Washington, D.C. 20549







Pursuant to Section 13 or 15(d) of The

Securities Exchange Act of 1934

Date of report (Date of earliest event reported): January 6, 2012




(Exact name of registrant as specified in charter)




Delaware   000-21088   93-0948554

(State or other jurisdiction of




File Number)


(I.R.S. Employer

Identification No.)

10390 Pacific Center Court

San Diego, California

(Address of principal executive offices)   (Zip Code)

Registrant’s telephone number, including area code: (858) 646-1100

Not Applicable.

(Former name or former address, if changed since last report.)



Check the appropriate box below if the Form 8-K filing is intended to simultaneously satisfy the filing obligation of the registrant under any of the following provisions:


¨ Written communications pursuant to Rule 425 under the Securities Act (17 CFR 230.425)


¨ Soliciting material pursuant to Rule 14a-12 under the Exchange Act (17 CFR 240.14a-12)


¨ Pre-commencement communications pursuant to Rule 14d-2(b) under the Exchange Act (17 CFR 240.14d-2(b))


¨ Pre-commencement communications pursuant to Rule 13e-4(c) under the Exchange Act (17 CFR 240.13e-4(c))




In this report, “Vical,” “we,” “us” and “our” refer to Vical Incorporated.

Item 1.01 Entry Into a Material Definitive Agreement.
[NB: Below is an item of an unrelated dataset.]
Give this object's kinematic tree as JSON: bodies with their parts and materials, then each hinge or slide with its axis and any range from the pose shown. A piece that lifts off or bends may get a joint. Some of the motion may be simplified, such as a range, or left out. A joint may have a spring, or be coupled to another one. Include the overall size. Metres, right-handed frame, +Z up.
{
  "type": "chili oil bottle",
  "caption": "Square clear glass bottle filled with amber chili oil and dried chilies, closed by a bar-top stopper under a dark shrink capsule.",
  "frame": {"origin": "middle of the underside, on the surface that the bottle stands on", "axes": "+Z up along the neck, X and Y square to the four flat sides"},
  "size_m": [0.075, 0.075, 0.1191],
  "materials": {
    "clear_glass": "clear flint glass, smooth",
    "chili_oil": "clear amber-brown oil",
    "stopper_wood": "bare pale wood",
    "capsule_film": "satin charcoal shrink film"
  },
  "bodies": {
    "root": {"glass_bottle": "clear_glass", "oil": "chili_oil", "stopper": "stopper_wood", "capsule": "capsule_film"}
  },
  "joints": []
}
On January 6, 2012, we entered into an underwriting agreement (the “Underwriting Agreement”) with Citigroup Global Markets Inc., Credit Suisse Securities (USA) LLC and Leerink Swann LLC, as representatives of the several underwriters named therein (the “Underwriters”), relating to the issuance and sale of 13,333,334 shares of our common stock, par value $0.01 per share. The price to the public in this offering is $3.75 per share, and the Underwriters have agreed to purchase the shares from us pursuant to the Underwriting Agreement at a price of $3.525 per share. The net proceeds to us from this offering are expected to be approximately $50 million, after deducting underwriting discounts and commissions and other estimated offering expenses payable by us. The offering is expected to close on or about January 11, 2012, subject to customary closing conditions. In addition, under the terms of the Underwriting Agreement, we have granted the Underwriters an option, exercisable for 30 days, to purchase up to an additional 2,000,000 shares of common stock.
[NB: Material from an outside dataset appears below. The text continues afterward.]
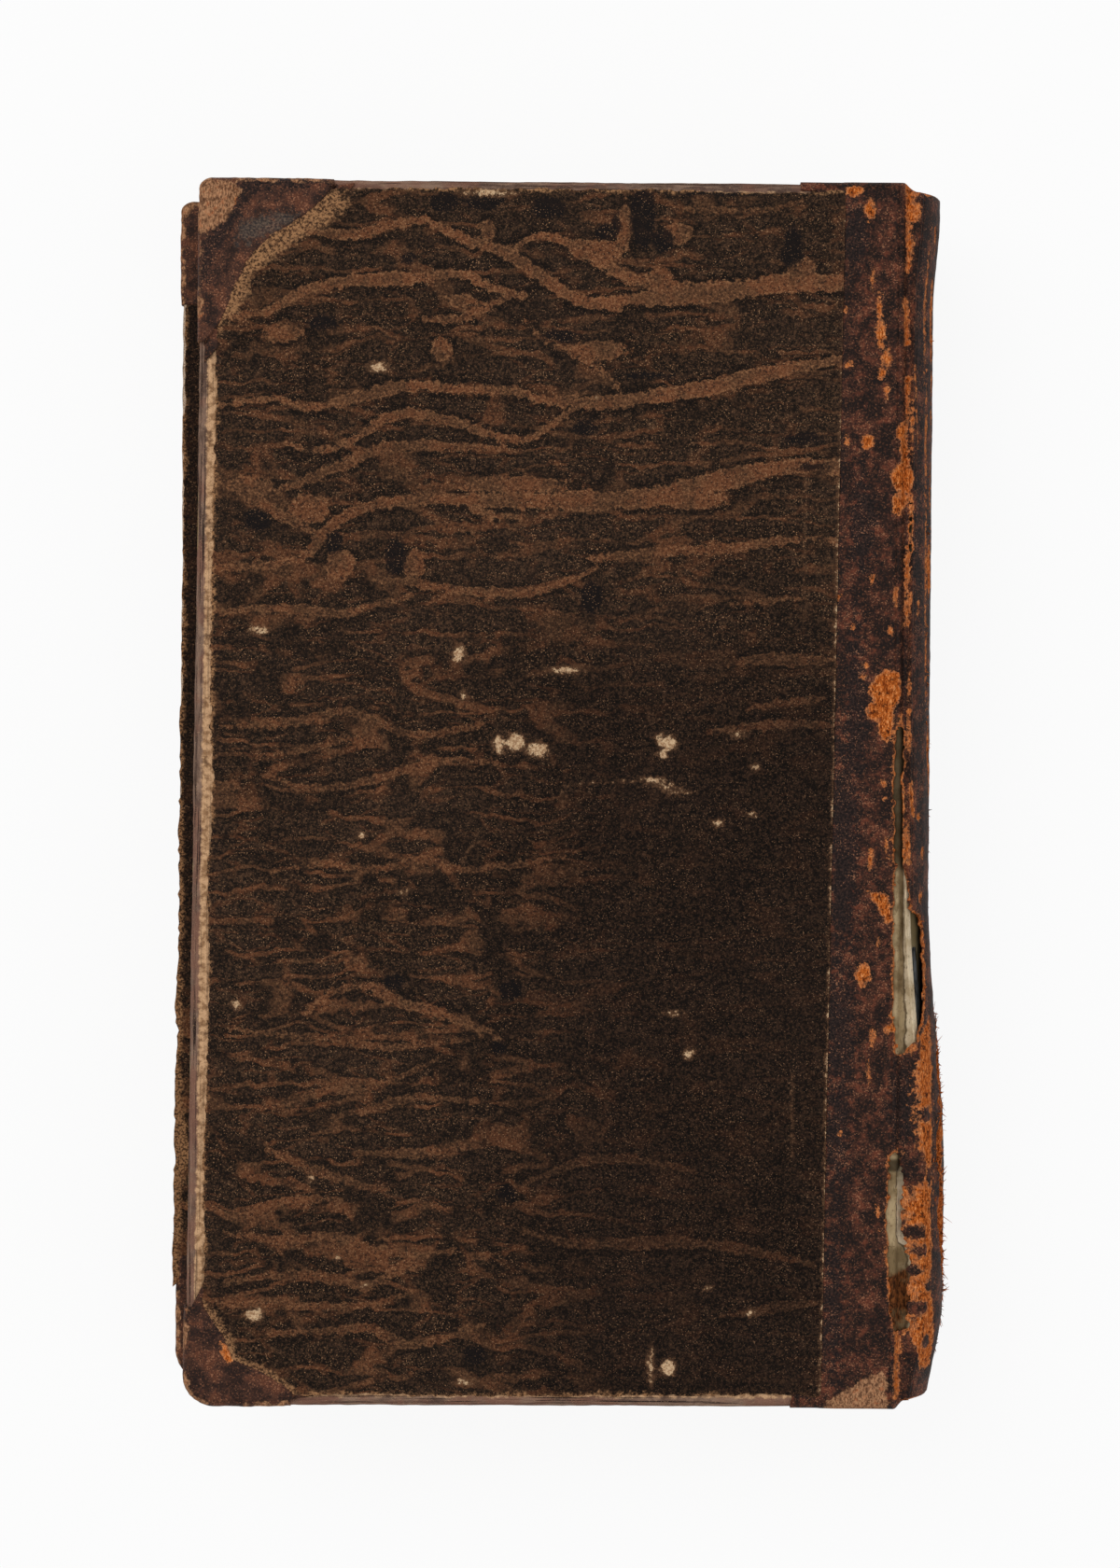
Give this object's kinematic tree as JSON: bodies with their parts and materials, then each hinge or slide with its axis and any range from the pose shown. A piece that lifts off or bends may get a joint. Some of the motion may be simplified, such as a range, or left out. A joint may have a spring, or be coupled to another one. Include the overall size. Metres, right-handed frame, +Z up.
{
  "type": "half-leather book",
  "caption": "Small worn half-leather book lying flat, with paper-sided boards, a rounded back and covers that open at the joints.",
  "frame": {"origin": "on the surface that the book lies on, under the middle of its outline", "axes": "+Z up, out of the upper cover; +Y from tail to head; +X from the fore edge to the spine"},
  "size_m": [0.1242, 0.1916, 0.0296],
  "materials": {
    "pages": "matte",
    "lining_paper": "matte",
    "end_paper": "matte",
    "paste_paper": "satin",
    "leather": "satin",
    "corner_leather": "satin",
    "pasteboard": "matte",
    "hemp": "matte",
    "endband_cloth": "matte"
  },
  "bodies": {
    "book_block": {"text_block": "pages", "spine_lining": "lining_paper", "spine_tube": "lining_paper", "spine_leather": "leather", "head_endband": "endband_cloth", "tail_endband": "endband_cloth", "sewing_cord_1": "hemp", "sewing_cord_2": "hemp", "sewing_cord_3": "hemp", "sewing_cord_4": "hemp"},
    "back_cover": {"back_board": "pasteboard", "back_siding_paper": "paste_paper", "back_leather": "leather", "back_head_corner": "corner_leather", "back_tail_corner": "corner_leather", "back_pastedown": "end_paper", "back_cord_slip_1": "hemp", "back_cord_slip_2": "hemp", "back_cord_slip_3": "hemp", "back_cord_slip_4": "hemp"},
    "front_cover": {"front_board": "pasteboard", "front_siding_paper": "paste_paper", "front_leather": "leather", "front_head_corner": "corner_leather", "front_tail_corner": "corner_leather", "front_pastedown": "end_paper", "front_cord_slip_1": "hemp", "front_cord_slip_2": "hemp", "front_cord_slip_3": "hemp", "front_cord_slip_4": "hemp"}
  },
  "joints": [
    {"name": "back_cover_hinge", "type": "hinge", "parent": "book_block", "child": "back_cover", "pos_m": [0.05457, 0, 0.0296], "axis": [0, 1, 0], "range_deg": [0, 180]},
    {"name": "front_cover_hinge", "type": "hinge", "parent": "book_block", "child": "front_cover", "pos_m": [0.04937, 0, 0], "axis": [0, -1, 0], "range_deg": [0, 180]}
  ]
}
The Underwriting Agreement contains customary representations, warranties, covenants and agreements by the Company, indemnification obligations of the Company and the Underwriters, including for liabilities under the Securities Act of 1933, as amended, other obligations of the parties and termination provisions. The representations, warranties and covenants contained in the Underwriting Agreement were made only for purposes of such agreement and as of specific dates, were solely for the benefit of the parties to such agreement, and may be subject to limitations agreed upon by the contracting parties.

The offering is being made pursuant to our effective registration statements on Form S-3 (Registration Statement Nos. 333-159103 and 333-164476) previously filed with the Securities and Exchange Commission and prospectus supplements thereunder. The Underwriting Agreement is filed as Exhibit 1.1 to this report, and the description of the terms of the Underwriting Agreement is qualified in its entirety by reference to such exhibit. A copy of the opinion of Cooley LLP relating to the legality of the issuance and sale of the shares in the offering is attached as Exhibit 5.1 hereto.

On January 5, 2012, we issued a press release announcing that we had commenced the offering. On January 6, 2012, we issued a press release announcing that we had priced the offering. The press releases are attached as Exhibits 99.1 and 99.2 hereto, respectively.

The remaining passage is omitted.